COLLECTED DATA —
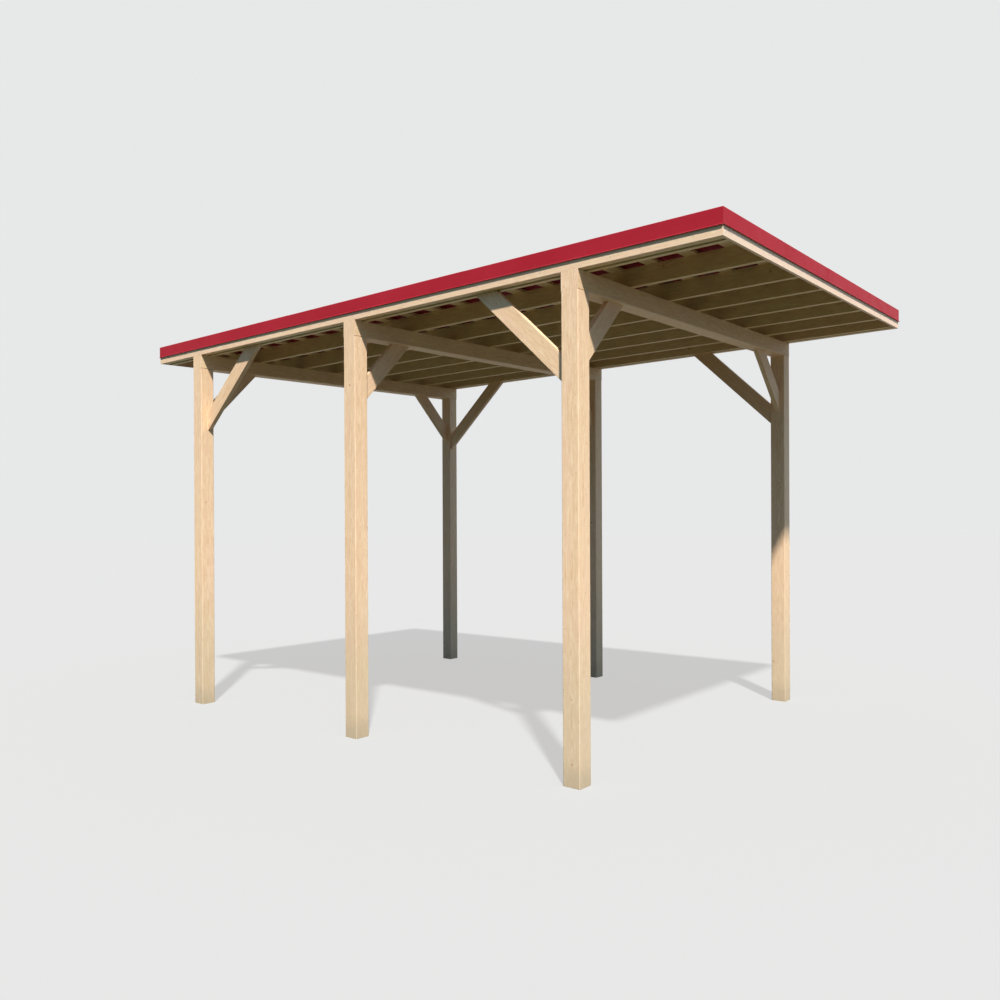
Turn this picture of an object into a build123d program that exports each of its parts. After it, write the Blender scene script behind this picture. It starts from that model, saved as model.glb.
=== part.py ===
from build123d import *
import math
import os

# An open timber carport on six posts, in mm.
# Ground level is z = 0 and the origin is the middle of the plan.
# The entrance end faces -Y and the low side of the roof faces -X.

# Overall size over the edge boards
length = 6350
width = 3830
eave = 3510          # underside of the edge boards along the low side
rise = 110           # how much higher the far side is

# Frame
post = 140
post_chamfer = 5
front_overhang = 1040
rear_overhang = 630
middle_forward = 30        # of the middle posts, ahead of half-way
beam_h = 135
brace_w = 45
brace_d = 140
cross_brace_leg = 548      # along the post and along the beam alike
long_brace_drop = 785      # below the joists, at the post face
long_brace_reach = 850     # along from the post, under the joist
long_brace_out = 27.5      # outside face of the brace beyond that of its joist
long_brace_housing = 10    # cut past the joist, then trimmed to its underside

# How much longer each brace was cut, from the front to the rear
cross_leg_extra = {"left": [-25, 0, 0], "right": [6, 8, 22]}
long_drop_extra = {"left": [-6, -29], "right": [29, 26]}
long_reach_extra = {"left": [-14, 2], "right": [19, 36]}

# Roof
joist_w = 45
joist_h = 140
joist_edge = 125           # middle of each outer joist, in from the side
joist_gaps = [592, 580, 489, 498, 481, 485, 455]   # these share out the rest
board_t = 22
batten_w = 100
batten_t = 20
batten_first = 255         # middle of the first loose batten, from the front
batten_pitch = 305
sheet_t = 2
rib_h = 8
rib_pitch = 115
rib_foot = 65
rib_top = 45

# Sheet metal edge trims
trim_t = 5
trim_bottom = 64           # above the underside of the boards
trim_flange = 80
lip_out = 8                # drip lip along the foot of the trim
lip_t = 4

# The boards cover the joists and battens, and the trims lie on the ribs of the sheet
board_h = joist_h + batten_t
trim_top = board_h + sheet_t + rib_h + trim_t

# Cutting outlines reach this far past what they cut
past = 50
cutter_h = board_h + trim_top + rise + past

x0, x1 = -width / 2, width / 2
y0, y1 = -length / 2, length / 2
fall = rise / width
pitch = (length - front_overhang - rear_overhang - post) / 2
rows = [y0 + front_overhang + i * pitch for i in range(3)]
rows[1] -= middle_forward
row_names = ["front", "middle", "rear"]
joist_run = (width - 2 * joist_edge) / sum(joist_gaps)
joist_lines = [x0 + joist_edge + joist_run * sum(joist_gaps[:i]) for i in range(len(joist_gaps) + 1)]
os.makedirs("parts", exist_ok=True)


def roof(x, above=0):
    # height of the sloping underside of the roof at x
    return eave + fall * (x - x0) + above


def slab(xa, xb, low, high):
    # outline in the XZ plane that follows the fall, upright at both ends
    return [(xa, roof(xa, low)), (xb, roof(xb, low)), (xb, roof(xb, high)), (xa, roof(xa, high))]


def save(part, name):
    part.label = name
    export_step(part, f"parts/{name}.step")


# Posts, three on each side
for side, xa in (("left", x0), ("right", x1 - post)):
    for row, ya in zip(row_names, rows):
        name = f"post_{side}_{row}"
        with BuildPart() as piece:
            with BuildSketch(Plane.XY.offset(0)):
                with Locations((xa + post / 2, ya + post / 2)):
                    Rectangle(post, post)
            extrude(amount=eave)
            chamfer(piece.edges().filter_by(Axis.Z), post_chamfer)
            with BuildSketch(Plane.XZ.offset(-(ya + post + past))):
                Polygon(*slab(xa - past, xa + post + past, -beam_h, cutter_h), align=None)
            extrude(amount=post + 2 * past, mode=Mode.SUBTRACT)
        save(piece.part, name)

# Cross beams on the post tops
for row, ya in zip(row_names, rows):
    with BuildPart() as piece:
        with BuildSketch(Plane.XZ.offset(-(ya + post))):
            Polygon(*slab(x0, x1, -beam_h, 0), align=None)
        extrude(amount=post)
    save(piece.part, f"cross_beam_{row}")


def knee(at, way, foot, top, reach, lift):
    # outline of a brace from an upright face at `at` to an underside that starts at `top`
    slope = (top - foot) / reach + way * lift
    leg = brace_d * math.hypot(1, slope)
    inner = (top - foot - leg) / (slope - way * lift)
    return [
        (at, foot),
        (at + way * reach, foot + slope * reach),
        (at + way * inner, foot + leg + slope * inner),
        (at, foot + leg),
    ]


# Knee braces from the posts to the cross beams
for side, xp, way in (("left", x0 + post, 1), ("right", x1 - post, -1)):
    for row, ya, extra in zip(row_names, rows, cross_leg_extra[side]):
        top = roof(xp, -beam_h)
        leg = cross_brace_leg + extra
        with BuildPart() as piece:
            with BuildSketch(Plane.XZ.offset(-(ya + (post + brace_w) / 2))):
                Polygon(*knee(xp, way, top - leg, top, leg, fall), align=None)
            extrude(amount=brace_w)
        save(piece.part, f"cross_brace_{side}_{row}")

# Knee braces from the corner posts to the outer joists, each a little outside its joist
low_edge = joist_lines[0] - joist_w / 2 - long_brace_out
high_edge = joist_lines[-1] + joist_w / 2 + long_brace_out
for side, xa in (("left", low_edge), ("right", high_edge - brace_w)):
    ends = (("front", rows[0] + post, 1), ("rear", rows[2], -1))
    for (row, yp, way), more_drop, more_reach in zip(ends, long_drop_extra[side], long_reach_extra[side]):
        top = roof(xa + brace_w / 2)
        drop = long_brace_drop + more_drop
        reach = long_brace_reach + more_reach
        grow = 1 + long_brace_housing / drop
        with BuildPart() as piece:
            with BuildSketch(Plane.YZ.offset(xa)):
                outline = knee(yp, way, top - drop, top - drop + drop * grow, reach * grow, 0)
                Polygon(*outline, align=None)
            extrude(amount=brace_w)
            with BuildSketch(Plane.XZ.offset(-y1)):
                Polygon(*slab(xa - past, xa + brace_w + past, 0, cutter_h), align=None)
            extrude(amount=length, mode=Mode.SUBTRACT)
        save(piece.part, f"long_brace_{side}_{row}")

# Joists along the roof, numbered from the low side
for i, line in enumerate(joist_lines, start=1):
    xa = line - joist_w / 2
    with BuildPart() as piece:
        with BuildSketch(Plane.XZ.offset(-(y1 - board_t))):
            Polygon(*slab(xa, xa + joist_w, 0, joist_h), align=None)
        extrude(amount=length - 2 * board_t)
    save(piece.part, f"joist_{i}")

# Edge joists behind the side boards
for side, xa in (("left", x0 + board_t), ("right", x1 - board_t - joist_w)):
    with BuildPart() as piece:
        with BuildSketch(Plane.XZ.offset(-(y1 - board_t))):
            Polygon(*slab(xa, xa + joist_w, 0, joist_h), align=None)
        extrude(amount=length - 2 * board_t)
    save(piece.part, f"edge_joist_{side}")


def mitred(side, out, deep, low, high):
    # one side of a frame round the roof, mitred in plan
    a, b, c, d = x0 - out, x1 + out, y0 - out, y1 + out
    plan = {
        "left": [(a, c), (a + deep, c + deep), (a + deep, d - deep), (a, d)],
        "right": [(b, c), (b, d), (b - deep, d - deep), (b - deep, c + deep)],
        "front": [(a, c), (b, c), (b - deep, c + deep), (a + deep, c + deep)],
        "rear": [(a, d), (a + deep, d - deep), (b - deep, d - deep), (b, d)],
    }[side]
    with BuildPart() as piece:
        with BuildSketch(Plane.XY.offset(eave - past)):
            Polygon(*plan, align=None)
        extrude(amount=cutter_h + past)
        with BuildSketch(Plane.XZ.offset(-(d + past))):
            Polygon(*slab(a - past, b + past, low, high), align=None)
        extrude(amount=d - c + 2 * past, mode=Mode.INTERSECT)
    return piece.part


for side in ("left", "right", "front", "rear"):
    # Timber edge board
    save(mitred(side, 0, board_t, 0, board_h), f"edge_board_{side}")
    # Metal trim, an upright face with a flange over the sheet and a drip lip
    face = mitred(side, trim_t, trim_t, trim_bottom, trim_top)
    flange = mitred(side, trim_t, trim_flange, trim_top - trim_t, trim_top)
    lip = mitred(side, trim_t + lip_out, trim_t + lip_out, trim_bottom, trim_bottom + lip_t)
    save((face + flange + lip).clean(), f"edge_trim_{side}")

# Roof battens across the joists, one tight behind each end board and the rest evenly spaced
last = y1 - board_t - batten_w / 2
battens = [-last]
while y0 + batten_first + (len(battens) - 1) * batten_pitch < last - batten_w:
    battens.append(y0 + batten_first + (len(battens) - 1) * batten_pitch)
battens.append(last)
with BuildPart() as piece:
    for yc in battens:
        with BuildSketch(Plane.XZ.offset(-(yc + batten_w / 2))):
            Polygon(*slab(x0 + board_t, x1 - board_t, joist_h, joist_h + batten_t), align=None)
        extrude(amount=batten_w)
save(piece.part, "roof_battens")

# Low-ribbed roof sheet on the battens, the ribs running down the fall
base = joist_h + batten_t
ribs = int((length - 2 * trim_flange) // rib_pitch)
lower = [(y0, 0)]
for i in range(ribs):
    mid = (i - (ribs - 1) / 2) * rib_pitch
    lower += [(mid - rib_foot / 2, 0), (mid - rib_top / 2, rib_h)]
    lower += [(mid + rib_top / 2, rib_h), (mid + rib_foot / 2, 0)]
lower += [(y1, 0)]
upper = [(y, z + sheet_t) for y, z in reversed(lower)]
with BuildPart() as piece:
    with BuildSketch(Plane.YZ.offset(x0)):
        Polygon(*[(y, eave + base + z) for y, z in lower + upper], align=None)
    extrude(amount=math.hypot(width, rise), dir=(1, 0, fall))
save(piece.part, "roof_sheet")
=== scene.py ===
import math
import random

import bmesh
import bpy
from mathutils import Matrix, Vector, noise


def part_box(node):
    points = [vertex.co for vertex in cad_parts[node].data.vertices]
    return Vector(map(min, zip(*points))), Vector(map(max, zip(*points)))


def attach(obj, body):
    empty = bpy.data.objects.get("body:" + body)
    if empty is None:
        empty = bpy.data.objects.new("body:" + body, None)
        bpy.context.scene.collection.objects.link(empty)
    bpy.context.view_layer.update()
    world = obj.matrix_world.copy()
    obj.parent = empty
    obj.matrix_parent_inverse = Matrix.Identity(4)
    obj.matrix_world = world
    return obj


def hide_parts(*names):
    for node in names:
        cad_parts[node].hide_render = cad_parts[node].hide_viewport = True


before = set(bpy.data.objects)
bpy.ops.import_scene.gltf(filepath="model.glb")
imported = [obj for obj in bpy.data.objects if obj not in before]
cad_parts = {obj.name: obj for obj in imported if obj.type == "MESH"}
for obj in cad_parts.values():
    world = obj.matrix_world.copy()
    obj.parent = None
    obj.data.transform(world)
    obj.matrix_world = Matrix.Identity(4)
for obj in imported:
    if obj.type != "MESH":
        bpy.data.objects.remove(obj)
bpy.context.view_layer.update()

rng = random.Random(7)

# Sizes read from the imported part
board_lo, board_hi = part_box("edge_board_left")
far_lo, far_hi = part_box("edge_board_right")
X0, X1 = board_lo.x, far_hi.x
Y0, Y1 = board_lo.y, board_hi.y
WIDTH, LENGTH = X1 - X0, Y1 - Y0
EAVE = board_lo.z
FALL = (far_lo.z - board_lo.z) / (far_lo.x - board_lo.x)

# Sizes of the roof edge and sheet, in metres, with heights above the underside of the boards
PAN = 0.1616            # upper face of the sheet between its ribs
RIB_PITCH = 0.115
RIB_LINE = ((0.0325, 0.0), (0.0295, 0.0010), (0.0245, 0.0068), (0.0205, 0.0070))    # half a rib: out, up
RIB_MARGIN = 0.080      # from the boards to the first rib
SHEET = 0.0008          # thickness of the ribbed steel
SHEET_LAP = 0.0010      # how far a lapped rib is lifted
SHEET_IN = 0.001        # how far the sheets end short of the boards' outer faces
RIBS_PER_SHEET = 10
TRIM_LOW, TRIM_TOP = 0.064, 0.174
FACE = 0.0047           # the trim's face, out from the board
LIP = 0.0069
FLANGE = 0.074
THIN = 0.0009           # thickness of the folded steel
TRIM_LAP = 0.060
RIPPLE = 0.0005         # unevenness of the folded steel
CALM = 0.3              # its ripples die away this near a corner
DENT = 0.0004           # unevenness of the ribbed steel

# Timber edges
END_ARRIS = 0.0005
BEAM_CHAMFER = 0.005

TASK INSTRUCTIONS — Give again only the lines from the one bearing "# Low-ribbed roof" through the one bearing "obj.matrix_parent_inverse = Matrix.Identity(4)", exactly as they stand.

COMPLETE RESPONSE —
# Low-ribbed roof sheet on the battens, the ribs running down the fall
base = joist_h + batten_t
ribs = int((length - 2 * trim_flange) // rib_pitch)
lower = [(y0, 0)]
for i in range(ribs):
    mid = (i - (ribs - 1) / 2) * rib_pitch
    lower += [(mid - rib_foot / 2, 0), (mid - rib_top / 2, rib_h)]
    lower += [(mid + rib_top / 2, rib_h), (mid + rib_foot / 2, 0)]
lower += [(y1, 0)]
upper = [(y, z + sheet_t) for y, z in reversed(lower)]
with BuildPart() as piece:
    with BuildSketch(Plane.YZ.offset(x0)):
        Polygon(*[(y, eave + base + z) for y, z in lower + upper], align=None)
    extrude(amount=math.hypot(width, rise), dir=(1, 0, fall))
save(piece.part, "roof_sheet")
=== scene.py ===
import math
import random

import bmesh
import bpy
from mathutils import Matrix, Vector, noise


def part_box(node):
    points = [vertex.co for vertex in cad_parts[node].data.vertices]
    return Vector(map(min, zip(*points))), Vector(map(max, zip(*points)))


def attach(obj, body):
    empty = bpy.data.objects.get("body:" + body)
    if empty is None:
        empty = bpy.data.objects.new("body:" + body, None)
        bpy.context.scene.collection.objects.link(empty)
    bpy.context.view_layer.update()
    world = obj.matrix_world.copy()
    obj.parent = empty
    obj.matrix_parent_inverse = Matrix.Identity(4)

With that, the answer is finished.